Does that mean that companies no longer need security professionals, just security - trained Devops engineers ?

Not at all. When security professionals adopt this approach, they have a far greater impact than in the past. In fact, this is an opportunity for security professionals to get what they've always dreamed of: introducing security earlier in the development process. Rather than retroactively implementing security policies— and always being behind — they are part of the architecture planning process from Day 1, they can encode their desired specifications into templates, and they always know that their desired configurations are being implemented. They no longer need to be consulted on each and every change in infrastructure, they only need to be consulted when the infrastructure templates change significantly. That means less repetitive busy-work, more focus on real issues.

Compliance + Design Security:

As you can imagine, the SbD approach has significant positive impacts on compliance efforts. The hardest thing to do in terms of infrastructure compliance is not to set up and configure security and logging tools, but to maintain those standards over time. In the old world, systems rarely changed with long lead times, and GRC teams could always spend 2-3 weeks evaluating and documenting changes manually (usually in spreadsheets). In the cloud, when code is pushed weekly and infrastructure is scalable, this manual compliance approach can severely restrict the success of cloud projects, slow down DevOps teams, and frustrate both business and IT.

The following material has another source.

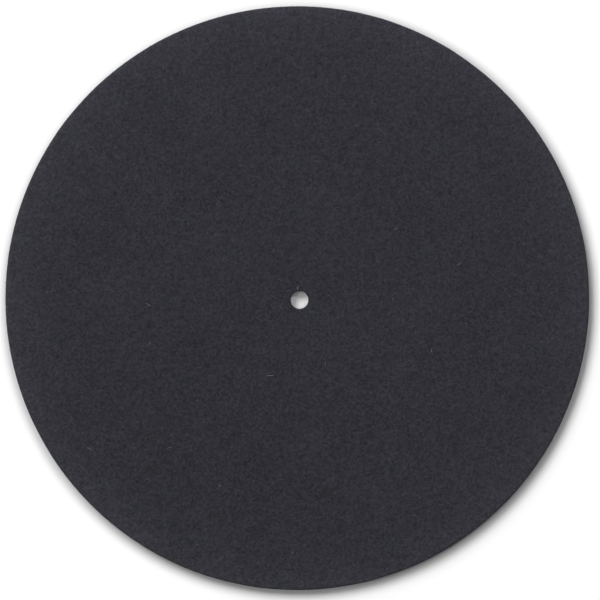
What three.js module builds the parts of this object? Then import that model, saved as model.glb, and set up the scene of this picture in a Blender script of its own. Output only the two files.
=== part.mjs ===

Running cloud applications requires a new approach to compliance. Ideally, we need a system that empowers developers and engineers to work agilely while maintaining safety and compliance standards; we need a toolchain that

a) makes it easier to build compliant environments;

b) provides security guards to prevent engineers / developers from deploying resources outside compliance parameters; and

c) provides on-going documentation.

The toolchains that we have already described— template, configuration management, monitoring — allow us to launch new compliant environments trivially, ensure very limited access to the environment and full documentation of any changes. Together, this means a significantly reduced risk of undocumented configuration change, error or lack of adequate knowledge of where sensitive data resides, and therefore significantly reduced risk of non-compliance.

When systems are complex, an equally powerful set of management tools and processes must be in place to enforce and maintain configurations. Continuous compliance is only possible if you use your infrastructure as a code. If your infrastructure can be programmed, your security and compliance parameters are just a piece of code that can be changed more flexibly, versioned in Git like any piece of software, and automated to auto-correct errors.